Legal Issues Presented
- Whether it was competent for the Sheriff to consider the reduction in miners' wages since the accident and the claimant's age in fixing the compensation amount.
- Whether the arbitration should be regarded as an original application under section 1(bb) of Schedule I or as an application for review of a weekly payment under section 12 of the same schedule.
- Whether the claimant was entitled to compensation amounting to fifty per cent of his average weekly earnings.
Arguments of the Parties
Appellant's Arguments
- The Sheriff erred in considering the general fall in wages and the claimant's age when fixing compensation.
- If treated as an original application, compensation should be fixed based on the circumstances at the time of the accident, making subsequent wage reductions irrelevant.

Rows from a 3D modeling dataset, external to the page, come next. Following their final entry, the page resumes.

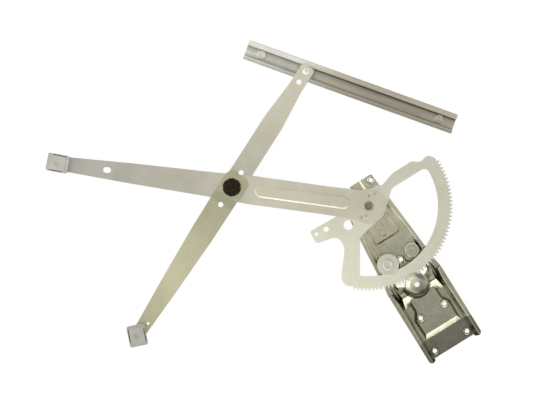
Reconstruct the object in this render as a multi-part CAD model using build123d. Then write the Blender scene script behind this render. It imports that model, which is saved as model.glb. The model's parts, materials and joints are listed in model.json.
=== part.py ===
from build123d import *
from math import atan2, cos, degrees, radians, sin, tan
import os

# Window regulator for a front door: a sector gear and a crossed pair of arms on a pressed
# base plate, a C-section guide rail and two plastic shoes for the glass channel.
# Millimetres and degrees. The back of the base plate, which lies on the door's inner panel, is
# z = 0, +Z faces the glass and +Y runs up the base plate. The pieces are drawn about the main
# pivot, and written out from the point midway between the lower door bolts.

# ---- fits -------------------------------------------------------------------------------
running_fit = 0.05          # radial, a pin turning in its bore
seat_fit = 0.02             # radial, a rivet or pin fixed in its hole
axial_gap = 0.15            # between faces that slide past each other
glide_gap = 0.3             # between a plastic slider and the steel round it

# ---- base plate: a drawn steel pressing, symmetric about the Y axis ---------------------
sheet = 1.5
plate_top = 37.0
plate_bottom = -237.4
top_half_width = 29.0
waist_y = -118.0
waist_half_width = 42.2
lower_half_width = 43.4
flange_end_reach = 3.1      # how far the side flanges run past the bottom edge
flange_corner = 6.0
flange_end_width = 9.6

motor_face = 9.0            # front of the flat face that the motor is screwed to
upper_field = 7.5
lower_field = 5.0
field_step_y = -56.0
field_end_inside_rim = 2.0  # the raised field ends this far inside the sector's rim
field_draft = 13.0
field_step_draft = 45.0
motor_draft = 27.0
bead_draft = 40.0
shoulder_draft = 15.0
upper_flange_height = 12.0
lower_flange_height = 20.0
flange_draft = 15.0
flange_start_y = -124.5
flange_neck_y = -139.5      # where the lower flange is widest
upper_flange_top_y = 16.0
groove_inner = ((16.5, 14.0), (17.9, -14.3), (24.7, -56.5), (28.3, -122.0))
groove_width = ((5.5, 14.0), (5.0, -14.3), (4.2, -56.5), (4.4, -124.5))

stiffener_left = -8.5
stiffener_right = 5.5
stiffener_end_y = -50.5
stiffener_rise = 2.0
field_crease = 1.6          # outside radii that the press leaves round the steeper forms
motor_crease = 1.6
flange_crease = 2.4
form_root = 1.6             # how far each raised form is sunk into the one below it

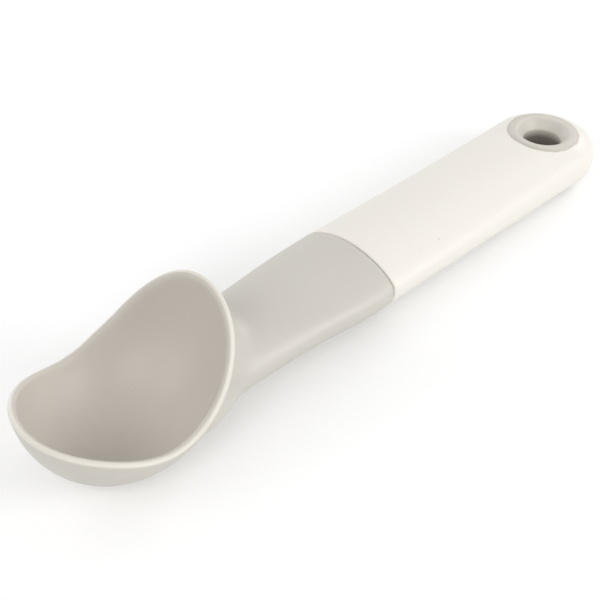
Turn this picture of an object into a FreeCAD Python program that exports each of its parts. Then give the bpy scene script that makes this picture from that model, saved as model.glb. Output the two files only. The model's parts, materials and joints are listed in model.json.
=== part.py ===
import FreeCAD, Part
import math
import os

# An ice cream scoop in three pieces: a grey moulded head (bowl, neck and the tang hidden in the
# grip), a white grip that slides over the tang, and a grey bush that lines the hang hole.
#
# Everything is drawn along the grip first. There x runs from the bowl to the end of the grip, z is
# up, and the origin is on the top of the grip at the middle of the hang hole. The last section
# turns the scoop into the pose in which it lies on a table and puts the origin under its middle.
# Lengths are in millimetres and angles in degrees.

# Grip
GRIP_LENGTH = 76.0           # from the joint with the head to the middle of the hang hole
GRIP_WIDTH_AT_JOINT = 31.4
GRIP_WIDTH_AT_HOLE = 29.3    # also the width of the round end
END_STRETCH = 1.035          # how much longer than a half circle the round end is
CROWN_HEIGHT = 6.7           # from the widest line of the section up to its top
BELLY_DEPTH = 9.2            # from the widest line down to the underside
JOINT_DROP = 1.5             # how much lower the top is at the joint than at the hang hole
END_SLOPE = 3.2              # how far the end of the grip turns down round the hang hole
TOP_FULLNESS_AT_JOINT = 0.48  # of the section's top: 0.55 is an ellipse, more is squarer
TOP_FULLNESS_AT_HOLE = 0.73
BELLY_FULLNESS = 0.65

# Joint between head and grip
JOINT_GAP = 0.35             # the shadow line
JOINT_EDGE_ROUND = 0.3
TANG_STOP = 8.35             # how far it ends before the bush
TANG_WIDTH = 21.0
TANG_HEIGHT = 8.5
TANG_DRAFT = 0.8             # by how much each side draws in along the tang
TANG_FULLNESS = 0.9
TANG_CLEARANCE = 0.1
TANG_ROOT = 6.0              # how far it starts inside the neck

# Neck, from the joint to the bowl. Each RUN is a distance from the joint, each DROP is how much
# lower the top is there than at the joint, and each SIDE is the height from the widest line to the top.
SHOULDER_RUN = 12.0
SHOULDER_WIDTH = 31.4
SHOULDER_DROP = 0.7
WAIST_RUN = 28.0
WAIST_WIDTH = 29.0
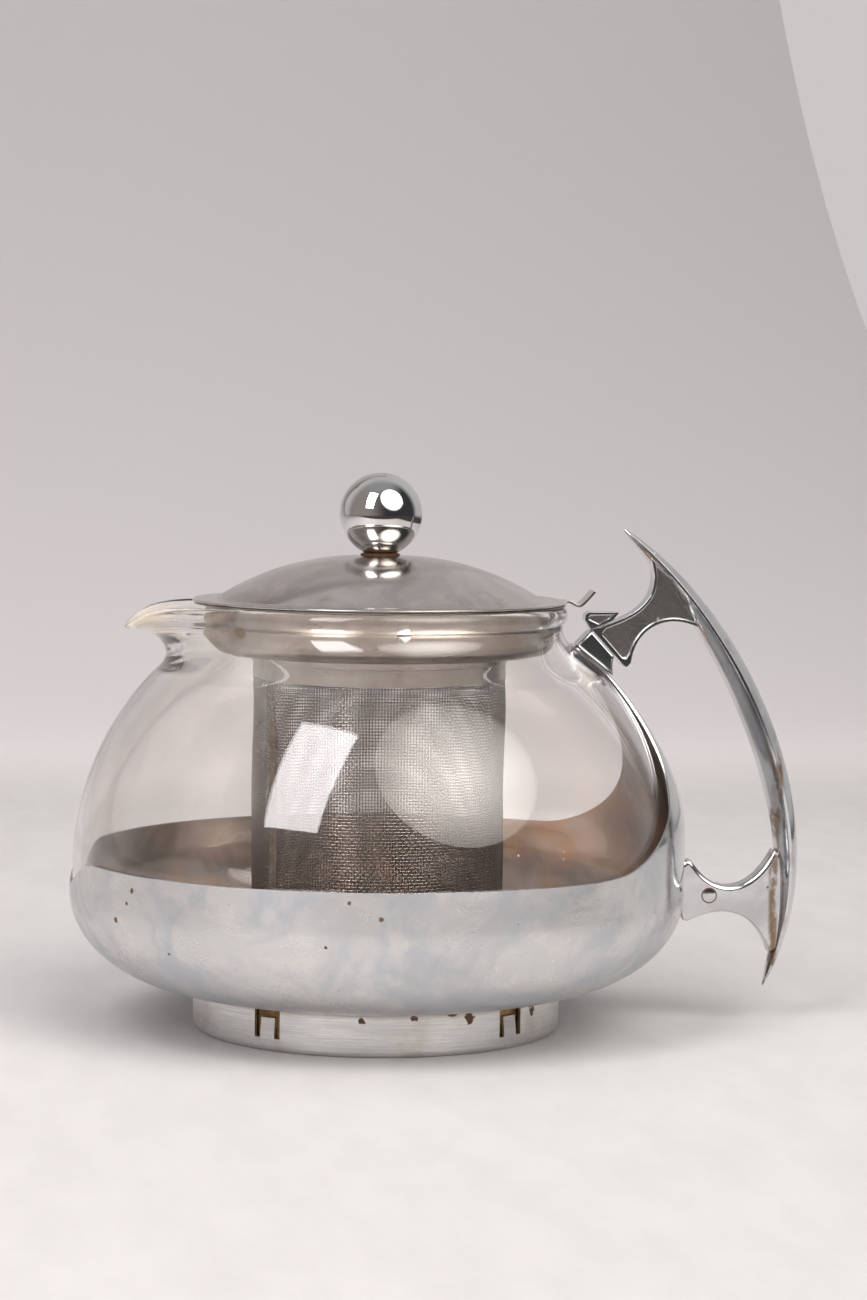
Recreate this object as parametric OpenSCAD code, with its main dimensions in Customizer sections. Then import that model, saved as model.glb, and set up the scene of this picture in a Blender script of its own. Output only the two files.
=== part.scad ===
// Glass teapot with a plated metal holder, a lift-out infuser and a lift-off lid.
// Millimetres, +Z up. The origin is the centre of the foot's contact circle.
// +X points to the handle, -X to the spout, -Y is the front.

/* [Glass] */
// Widest radius of the glass body
glass_r = 83.7; // [82:0.1:83.8]
// Wall thickness of the blown glass
glass_wall = 2; // [1.8:0.1:2.4]
// Outer radius of the neck
neck_r = 50.2; // [50:0.1:50.6]
// How far the pouring lip is drawn out
lip_reach = 18.7; // [12:0.1:19]

/* [Holder] */
// Widest radius of the holder shell
shell_r = 84.6; // [84.6:0.1:86]
// Sheet thickness of the holder shell
sheet = 0.6; // [0.5:0.1:0.7]
// Height of the shell's cut rim
rim_z = 48.5; // [46:0.5:50]
// Depth of the rim's dip under the spout
rim_dip = 9; // [0:0.5:10]
// Outer radius of the foot ring
foot_r = 50.6; // [50:0.1:52]
// Height of the foot ring
foot_h = 12; // [11.5:0.1:12]
// Width of a spring tab's slot
slot_w = 8.2; // [7:0.1:9]

/* [Handle] */
// Half width of the grip band at its middle
band_half_w = 9; // [7:0.1:10]
// Thickness of the grip band at its middle
band_t = 7.6; // [6:0.1:8]
// Thickness of the two arms
arm_t = 6.6; // [6:0.1:7.4]

/* [Infuser] */
// Outer radius of the infuser's collar
collar_r = 47.8; // [47.4:0.1:47.9]
// Radius of the woven basket
basket_r = 34.6; // [33:0.1:35]
// Height of the basket's lower end
basket_z = 31; // [28:0.5:40]

/* [Lid] */
// Radius of the lid's flat flange
lid_r = 51.5; // [51.4:0.1:52]
// Height of the dome above its flange
dome_h = 12; // [11.5:0.1:12.4]
// Radius of the ball knob
knob_r = 11.4; // [10:0.1:11.4]

/* [Hidden] */
$fn = 96;

glass_colour = [0.80, 0.80, 0.76, 0.35];
chrome = [0.78, 0.80, 0.82];
steel = [0.62, 0.60, 0.57];
brass = [0.66, 0.52, 0.28];
wire = [0.45, 0.44, 0.43];
rust = [0.42, 0.32, 0.24];

// Heights, from the bottom up
floor_z = foot_h;               // underside of the shell, on top of the foot ring
glass_z = floor_z + sheet;      // the glass stands on the shell's floor
belly_z = 44.5;                 // widest height of the glass
shell_belly_z = 38;             // widest height of the shell
neck_z = 110.5;                 // where the shoulder has become the neck
bead_z = 112.7;                 // lower edge of the rim bead
mouth_z = 116.4;                // top of the glass
rest_gap = 0.1;                 // clearance under a part that rests on another body
infuser_z = mouth_z + rest_gap; // underside of the infuser's flange
infuser_sheet = 0.5;
lid_z = infuser_z + infuser_sheet + rest_gap;
lid_sheet = 0.7;
collar_z = 102.2;               // underside of the infuser's step
band_z = 96.4;                  // lower edge of the plain band over the mesh
basket_wall = 0.9;

// ---------------------------------------------------------------- curves

function bez(p, t) = pow(1 - t, 3) * p[0] + 3 * pow(1 - t, 2) * t * p[1]
                   + 3 * (1 - t) * t * t * p[2] + pow(t, 3) * p[3];
function bez_path(p, n) = [for (i = [0:n]) bez(p, i / n)];
function unit(v) = v / norm(v);
function left(v) = [-v[1], v[0]];
function reversed(a) = [for (i = [len(a) - 1:-1:0]) a[i]];
function smooth(a, b, x) = let (t = min(1, max(0, (x - a) / (b - a)))) t * t * (3 - 2 * t);
function arc(c, r, a0, a1, n) =
    [for (i = [0:n]) let (a = a0 + (a1 - a0) * i / n) c + r * [cos(a), sin(a)]];
// A quarter ellipse in the radius-height plane, about the point c
function oval(c, a, b, a0, a1, n) =
    [for (i = [0:n]) let (t = a0 + (a1 - a0) * i / n) c + [a * cos(t), b * sin(t)]];
// An open path moved sideways by d, to its left
function shifted(p, d) =
    [for (i = [0:len(p) - 1])
        let (a = p[max(0, i - 1)], b = p[min(len(p) - 1, i + 1)]) p[i] + d * left(unit(b - a))];

// Half profile of the glass above its widest height: belly, shoulder, then the neck's fillet
belly_rise = 79.2;
shoulder_a = 42;
shoulder_p = [glass_r * cos(shoulder_a), belly_z + belly_rise * sin(shoulder_a)];
shoulder_t = unit([-glass_r * sin(shoulder_a), belly_rise * cos(shoulder_a)]);
function glass_outside() = concat(
    oval([0, belly_z], glass_r, belly_rise, 0, shoulder_a, 9),
    [for (i = [1:5]) bez([shoulder_p, shoulder_p + 5 * shoulder_t, [neck_r, neck_z - 5], [neck_r, neck_z]],
                         i / 5)]);

// ---------------------------------------------------------------- root body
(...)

- If treated as a review application under section 12, only changes affecting the workman directly (e.g., partial recovery) are relevant, not general economic changes.
- The claimant's age should not reduce compensation as the statute does not support diminishing payments due to aging.
- Employers effectively pay less for older workers because they can redeem weekly payments more cheaply, but this does not justify reducing compensation based on age.
Respondents' Arguments
- The Sheriff was correct in considering the reduction in miners' wages and the claimant's age in fixing compensation.
- The Act does not mandate an invariable award of half the average weekly earnings; other relevant circumstances can be taken into account.
- Precedent supports considering changes in wage rates and age as relevant factors in assessing compensation.
Table of Precedents Cited
Precedent | Rule or Principle Cited For | Application by the Court |
---|---|---|
Freeland v. Macfarlane, Lang, & Company | Consideration of supervening circumstances such as wage changes and age in compensation assessment. | The court acknowledged the precedent but ultimately rejected the relevance of such supervening circumstances in this case. |
Court's Reasoning and Analysis
The court analyzed the statutory provisions of the Workmen's Compensation Act 1897, particularly Schedule I, sections 1(bb) and 12. It emphasized that compensation should be fixed based on the claimant's average weekly earnings at the time of the accident, not influenced by subsequent changes in wages or the claimant's age. The court reasoned that allowing adjustments based on post-accident wage fluctuations or aging would lead to inconsistent and unfair results, such as diminishing compensation annually as the claimant grows older or adjusting awards solely due to economic changes unrelated to the injury.
The court further clarified that while section 12 allows for review of weekly payments, such reviews pertain to changes in the claimant's condition or capacity to earn, not to external economic factors. Since the claimant was totally incapacitated and unable to earn wages, wage-earning capacity was not a variable factor in this case. The court rejected the argument that the Sheriff's consideration of the claimant's age and the fall in miners' wages was competent.
Regarding whether the application was an original claim or a review, the court leaned towards treating it as a review under section 12 but noted that the legal outcome would be the same under either interpretation. The second legal question about entitlement to fifty per cent of average weekly earnings was deemed a factual matter for the Sheriff and not necessary for the court to decide given the resolution of the first issue.
Holding and Implications
The court's final decision was to answer the primary legal question negatively, holding that it was not competent for the Sheriff to reduce compensation based on the reduction in miners' wages or the claimant's age.
HOLDING: The Sheriff's award was incorrect insofar as it took into account supervening circumstances unrelated to the claimant's injury or condition.
Implications of this decision are that compensation under the Workmen's Compensation Act 1897 must be fixed according to the claimant's average weekly earnings at the time of the accident and should not be adjusted for subsequent economic changes or aging. The ruling directly affects the parties by requiring recalculation of compensation without considering wage reductions or age but does not establish new precedent beyond reaffirming the statutory interpretation of compensation assessment.